> Task details: Everything from the first line down to the line containing "ledge_w = 1.7; // [1.6:0.05:2.4]" should be reproduced exactly; please include nothing else.

> Data section:
——

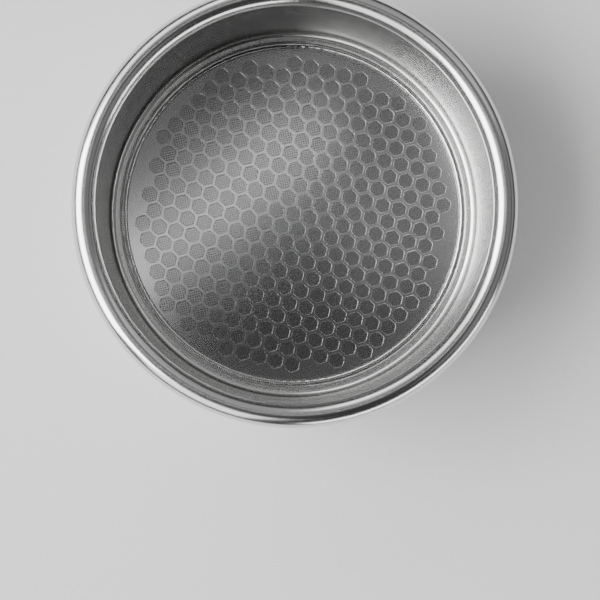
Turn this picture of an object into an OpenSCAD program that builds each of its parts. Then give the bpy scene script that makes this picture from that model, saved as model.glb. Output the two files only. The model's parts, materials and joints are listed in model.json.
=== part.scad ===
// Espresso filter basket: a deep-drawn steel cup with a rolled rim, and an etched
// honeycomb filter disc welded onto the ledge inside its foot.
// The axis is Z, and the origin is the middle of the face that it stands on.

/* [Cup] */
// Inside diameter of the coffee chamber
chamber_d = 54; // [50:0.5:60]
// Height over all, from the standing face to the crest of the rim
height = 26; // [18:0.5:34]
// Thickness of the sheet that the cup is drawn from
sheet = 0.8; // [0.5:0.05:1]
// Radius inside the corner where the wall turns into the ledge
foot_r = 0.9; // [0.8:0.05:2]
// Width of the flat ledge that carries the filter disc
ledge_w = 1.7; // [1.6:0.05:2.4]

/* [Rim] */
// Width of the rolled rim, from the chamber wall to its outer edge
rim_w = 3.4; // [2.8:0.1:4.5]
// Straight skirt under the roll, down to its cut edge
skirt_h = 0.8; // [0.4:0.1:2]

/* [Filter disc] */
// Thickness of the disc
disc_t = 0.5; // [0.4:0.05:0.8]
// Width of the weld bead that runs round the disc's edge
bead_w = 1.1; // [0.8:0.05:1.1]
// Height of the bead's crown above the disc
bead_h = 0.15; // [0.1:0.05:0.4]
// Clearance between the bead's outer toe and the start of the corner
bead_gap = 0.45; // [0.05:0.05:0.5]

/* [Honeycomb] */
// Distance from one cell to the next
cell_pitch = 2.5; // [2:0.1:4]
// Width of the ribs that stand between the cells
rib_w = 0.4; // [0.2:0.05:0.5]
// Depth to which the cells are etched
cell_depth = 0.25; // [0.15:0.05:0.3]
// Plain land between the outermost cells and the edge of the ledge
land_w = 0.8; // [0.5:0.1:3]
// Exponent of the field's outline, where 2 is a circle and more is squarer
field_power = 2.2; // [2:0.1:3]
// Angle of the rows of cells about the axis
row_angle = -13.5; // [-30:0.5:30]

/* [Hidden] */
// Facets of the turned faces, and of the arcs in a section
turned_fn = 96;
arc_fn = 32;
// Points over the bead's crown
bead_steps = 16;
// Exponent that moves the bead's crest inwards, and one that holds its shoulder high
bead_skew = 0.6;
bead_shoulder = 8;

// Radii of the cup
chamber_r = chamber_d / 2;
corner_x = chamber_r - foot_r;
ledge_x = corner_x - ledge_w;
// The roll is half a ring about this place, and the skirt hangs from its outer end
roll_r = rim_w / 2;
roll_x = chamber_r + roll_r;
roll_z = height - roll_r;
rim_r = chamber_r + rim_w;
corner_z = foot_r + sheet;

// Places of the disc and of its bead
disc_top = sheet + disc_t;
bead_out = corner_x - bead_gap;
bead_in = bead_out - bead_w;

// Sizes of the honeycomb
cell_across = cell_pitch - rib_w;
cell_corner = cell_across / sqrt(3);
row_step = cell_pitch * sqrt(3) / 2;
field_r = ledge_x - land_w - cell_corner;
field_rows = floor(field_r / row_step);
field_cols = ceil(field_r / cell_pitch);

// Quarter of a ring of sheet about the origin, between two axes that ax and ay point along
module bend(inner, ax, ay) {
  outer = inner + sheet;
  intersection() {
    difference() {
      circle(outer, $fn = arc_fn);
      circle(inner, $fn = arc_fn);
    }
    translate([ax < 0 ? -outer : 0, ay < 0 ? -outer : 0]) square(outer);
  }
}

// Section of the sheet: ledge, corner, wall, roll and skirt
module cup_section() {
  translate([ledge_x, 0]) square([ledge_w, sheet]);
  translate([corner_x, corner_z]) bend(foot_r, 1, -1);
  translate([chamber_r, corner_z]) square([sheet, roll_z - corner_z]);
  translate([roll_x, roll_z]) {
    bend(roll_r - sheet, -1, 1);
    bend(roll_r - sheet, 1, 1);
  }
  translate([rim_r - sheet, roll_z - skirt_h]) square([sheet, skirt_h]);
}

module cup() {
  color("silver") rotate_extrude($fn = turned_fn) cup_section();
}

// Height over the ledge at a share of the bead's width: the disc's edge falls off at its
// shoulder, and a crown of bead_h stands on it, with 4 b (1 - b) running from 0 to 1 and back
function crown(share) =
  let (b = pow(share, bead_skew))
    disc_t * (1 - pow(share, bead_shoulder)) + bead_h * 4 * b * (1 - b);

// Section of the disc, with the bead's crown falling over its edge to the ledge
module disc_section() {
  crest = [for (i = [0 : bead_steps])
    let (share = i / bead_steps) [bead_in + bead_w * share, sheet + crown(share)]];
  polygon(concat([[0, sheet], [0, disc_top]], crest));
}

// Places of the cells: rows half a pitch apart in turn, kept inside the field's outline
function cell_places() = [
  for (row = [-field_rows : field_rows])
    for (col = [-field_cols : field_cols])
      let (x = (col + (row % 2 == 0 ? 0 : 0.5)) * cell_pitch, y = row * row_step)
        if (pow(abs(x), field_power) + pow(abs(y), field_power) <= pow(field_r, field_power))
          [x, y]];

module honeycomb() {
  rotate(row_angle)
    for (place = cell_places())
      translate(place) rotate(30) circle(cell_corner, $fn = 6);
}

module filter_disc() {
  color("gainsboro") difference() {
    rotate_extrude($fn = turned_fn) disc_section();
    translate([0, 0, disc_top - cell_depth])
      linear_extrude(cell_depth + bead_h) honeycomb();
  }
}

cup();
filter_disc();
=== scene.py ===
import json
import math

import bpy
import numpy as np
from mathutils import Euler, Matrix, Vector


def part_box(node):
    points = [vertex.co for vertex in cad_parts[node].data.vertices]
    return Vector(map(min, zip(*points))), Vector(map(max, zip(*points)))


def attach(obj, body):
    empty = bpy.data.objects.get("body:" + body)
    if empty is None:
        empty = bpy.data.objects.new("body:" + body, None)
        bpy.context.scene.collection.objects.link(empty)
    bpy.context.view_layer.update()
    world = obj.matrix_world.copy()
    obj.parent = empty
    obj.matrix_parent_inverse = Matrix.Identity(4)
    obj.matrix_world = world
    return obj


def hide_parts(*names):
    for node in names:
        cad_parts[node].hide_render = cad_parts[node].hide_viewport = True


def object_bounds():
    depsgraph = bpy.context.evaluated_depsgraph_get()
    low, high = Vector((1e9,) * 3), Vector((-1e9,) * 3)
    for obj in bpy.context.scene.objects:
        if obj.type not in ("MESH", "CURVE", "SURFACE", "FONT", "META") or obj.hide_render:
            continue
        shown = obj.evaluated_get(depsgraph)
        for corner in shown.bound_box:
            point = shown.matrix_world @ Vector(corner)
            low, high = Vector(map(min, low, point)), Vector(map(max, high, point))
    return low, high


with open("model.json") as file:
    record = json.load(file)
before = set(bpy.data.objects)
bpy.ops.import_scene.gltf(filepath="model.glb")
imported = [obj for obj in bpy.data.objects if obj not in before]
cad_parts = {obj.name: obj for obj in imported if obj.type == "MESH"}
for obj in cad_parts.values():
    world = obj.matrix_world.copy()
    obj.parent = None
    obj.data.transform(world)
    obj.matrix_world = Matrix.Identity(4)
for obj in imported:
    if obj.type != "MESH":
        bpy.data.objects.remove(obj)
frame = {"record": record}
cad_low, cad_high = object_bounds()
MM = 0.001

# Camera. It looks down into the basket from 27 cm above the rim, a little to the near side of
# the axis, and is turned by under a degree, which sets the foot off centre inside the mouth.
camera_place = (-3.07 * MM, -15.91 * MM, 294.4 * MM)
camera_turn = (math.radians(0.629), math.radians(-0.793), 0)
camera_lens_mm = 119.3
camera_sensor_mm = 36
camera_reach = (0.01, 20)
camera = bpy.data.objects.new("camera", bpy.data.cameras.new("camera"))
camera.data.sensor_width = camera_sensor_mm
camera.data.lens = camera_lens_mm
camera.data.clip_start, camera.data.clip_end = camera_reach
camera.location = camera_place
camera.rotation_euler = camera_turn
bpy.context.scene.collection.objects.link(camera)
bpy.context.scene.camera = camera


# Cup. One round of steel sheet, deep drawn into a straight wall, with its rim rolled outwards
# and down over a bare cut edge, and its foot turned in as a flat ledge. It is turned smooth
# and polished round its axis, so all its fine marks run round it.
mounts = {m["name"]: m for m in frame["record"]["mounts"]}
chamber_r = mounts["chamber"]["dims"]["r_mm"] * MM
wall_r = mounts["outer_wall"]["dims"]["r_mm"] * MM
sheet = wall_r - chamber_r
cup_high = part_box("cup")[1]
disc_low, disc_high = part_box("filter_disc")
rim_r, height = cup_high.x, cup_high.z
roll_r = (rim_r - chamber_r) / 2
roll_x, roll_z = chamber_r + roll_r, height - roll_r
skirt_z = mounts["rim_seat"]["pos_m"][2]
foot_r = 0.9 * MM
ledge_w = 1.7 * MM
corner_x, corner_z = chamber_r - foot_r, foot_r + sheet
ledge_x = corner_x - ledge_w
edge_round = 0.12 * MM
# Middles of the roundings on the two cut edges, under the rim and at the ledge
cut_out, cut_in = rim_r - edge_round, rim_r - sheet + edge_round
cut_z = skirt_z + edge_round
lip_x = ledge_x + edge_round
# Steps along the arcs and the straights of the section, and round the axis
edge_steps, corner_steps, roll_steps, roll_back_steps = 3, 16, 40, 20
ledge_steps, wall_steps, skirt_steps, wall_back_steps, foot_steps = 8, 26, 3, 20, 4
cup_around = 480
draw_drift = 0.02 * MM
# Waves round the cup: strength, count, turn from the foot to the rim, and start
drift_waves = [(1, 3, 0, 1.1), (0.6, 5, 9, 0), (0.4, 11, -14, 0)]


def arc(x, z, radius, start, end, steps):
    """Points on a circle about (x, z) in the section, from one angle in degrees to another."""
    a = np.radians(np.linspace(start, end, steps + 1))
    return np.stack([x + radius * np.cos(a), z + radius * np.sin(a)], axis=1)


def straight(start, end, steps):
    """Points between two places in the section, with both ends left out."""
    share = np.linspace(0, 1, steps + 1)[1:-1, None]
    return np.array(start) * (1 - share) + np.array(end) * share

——

> Solved exercise:
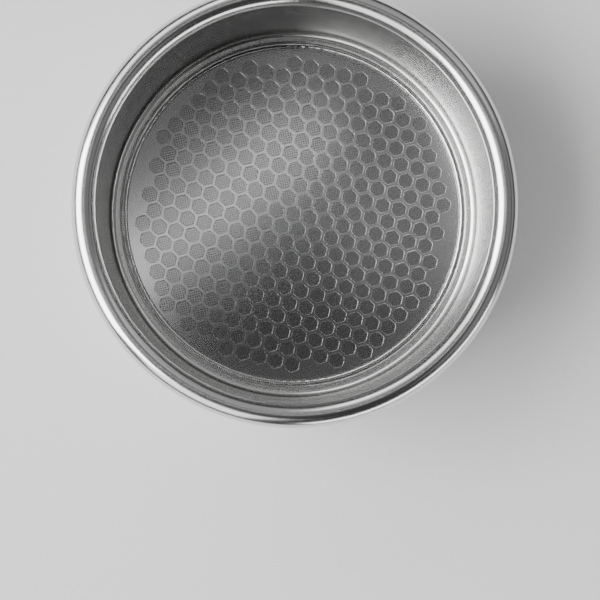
Turn this picture of an object into an OpenSCAD program that builds each of its parts. Then give the bpy scene script that makes this picture from that model, saved as model.glb. Output the two files only. The model's parts, materials and joints are listed in model.json.
=== part.scad ===
// Espresso filter basket: a deep-drawn steel cup with a rolled rim, and an etched
// honeycomb filter disc welded onto the ledge inside its foot.
// The axis is Z, and the origin is the middle of the face that it stands on.

/* [Cup] */
// Inside diameter of the coffee chamber
chamber_d = 54; // [50:0.5:60]
// Height over all, from the standing face to the crest of the rim
height = 26; // [18:0.5:34]
// Thickness of the sheet that the cup is drawn from
sheet = 0.8; // [0.5:0.05:1]
// Radius inside the corner where the wall turns into the ledge
foot_r = 0.9; // [0.8:0.05:2]
// Width of the flat ledge that carries the filter disc
ledge_w = 1.7; // [1.6:0.05:2.4]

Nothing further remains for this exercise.